Bisher gab es im derzeitigen Handelskrieg nur einen aktiven Player: Donald Trump. Im Hintergrund arbeiten China, Kanada und Mexiko aber sehr wohl an möglichen Gegenschlägen. «Die betroffenen Länder werden mit Sicherheit eine Kosten-Nutzen-Analyse von Gegenmassnahmen durchführen und deshalb vor allem auf solche Massnahmen fokussieren, die vor allem eine Wirkung auf die USA und amerikanische Unternehmen haben, die eigene Wirtschaft aber nur geringfügig belasten», sagt Volkswirt von Mandach. Ob die USA dann mit weiteren Gegenmassnahmen eskaliere, würde sich erst noch weisen müssen.
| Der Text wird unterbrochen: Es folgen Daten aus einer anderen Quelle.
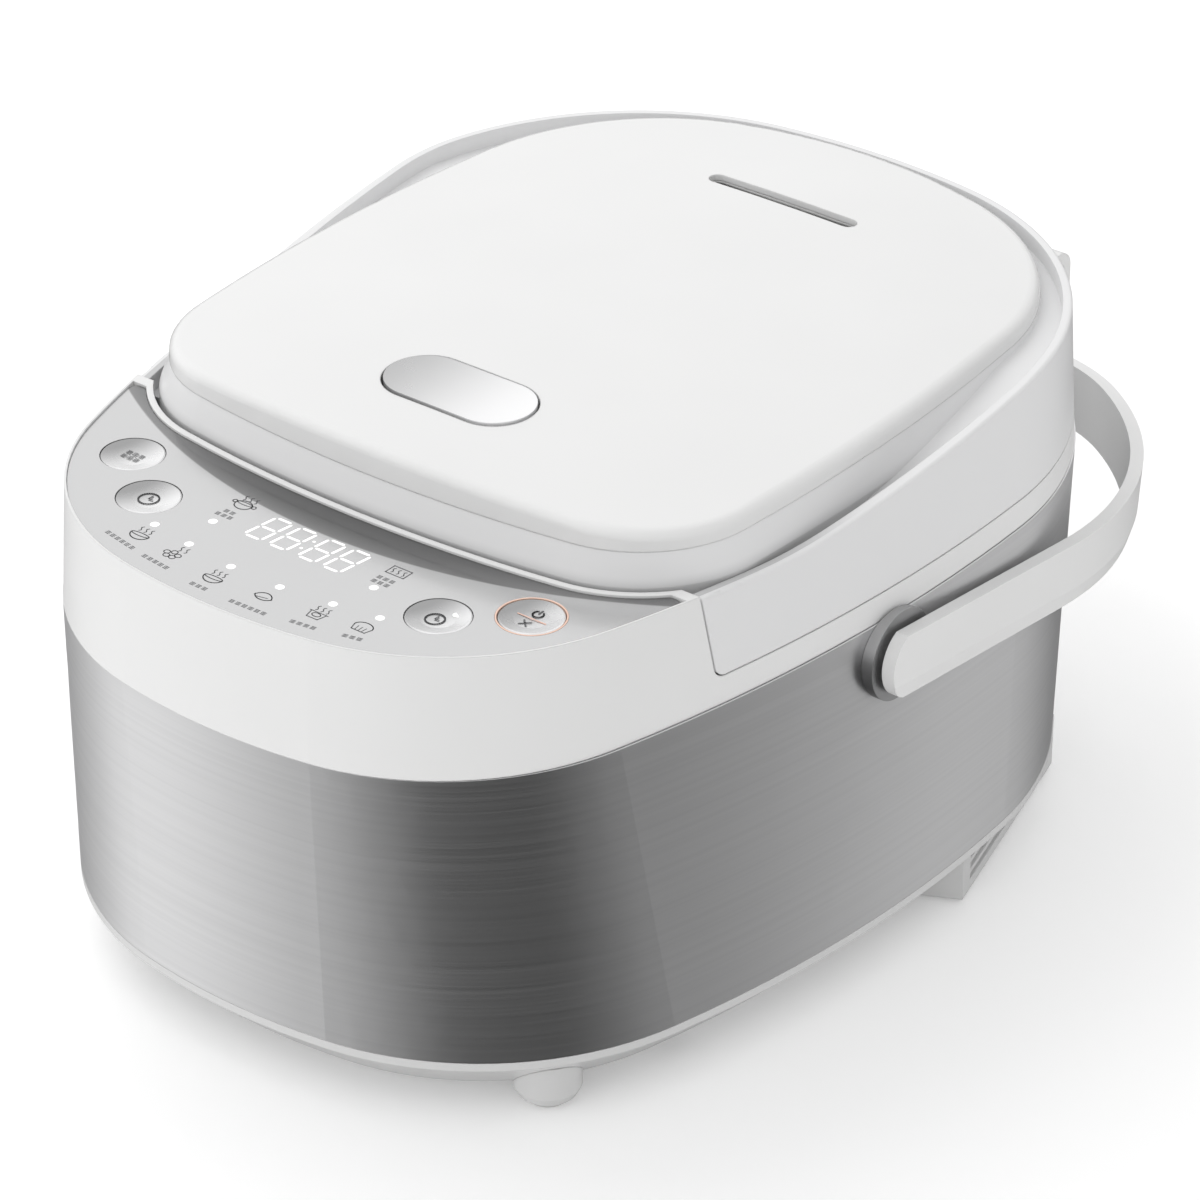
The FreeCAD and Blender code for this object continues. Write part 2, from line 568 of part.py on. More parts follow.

Zumindest im Fall der beiden Nachbarländer hält Hans Gersbach (65), Co-Direktor der KOF Konjunkturforschungsstelle der ETH Zürich, ein solches Szenario für wenig realistisch: «An einer völligen Eskalation haben Mexiko und Kanada überhaupt kein Interesse, da ihre Volkswirtschaften in eine schwere Rezession geraten würden.» Auch die USA würden wirtschaftliche Schäden davontragen. Die wachsende Sichtbarkeit der negativen Folgen erhöhe die Wahrscheinlichkeit eines Endes des Handelskrieges. Nur: «Es gibt aber keine Sicherheit für ein rasches Ende, weil geopolitische Aspekte und andere Anliegen bei der Trump-Administration auch eine Rolle spielen», so Gersbach zu Blick.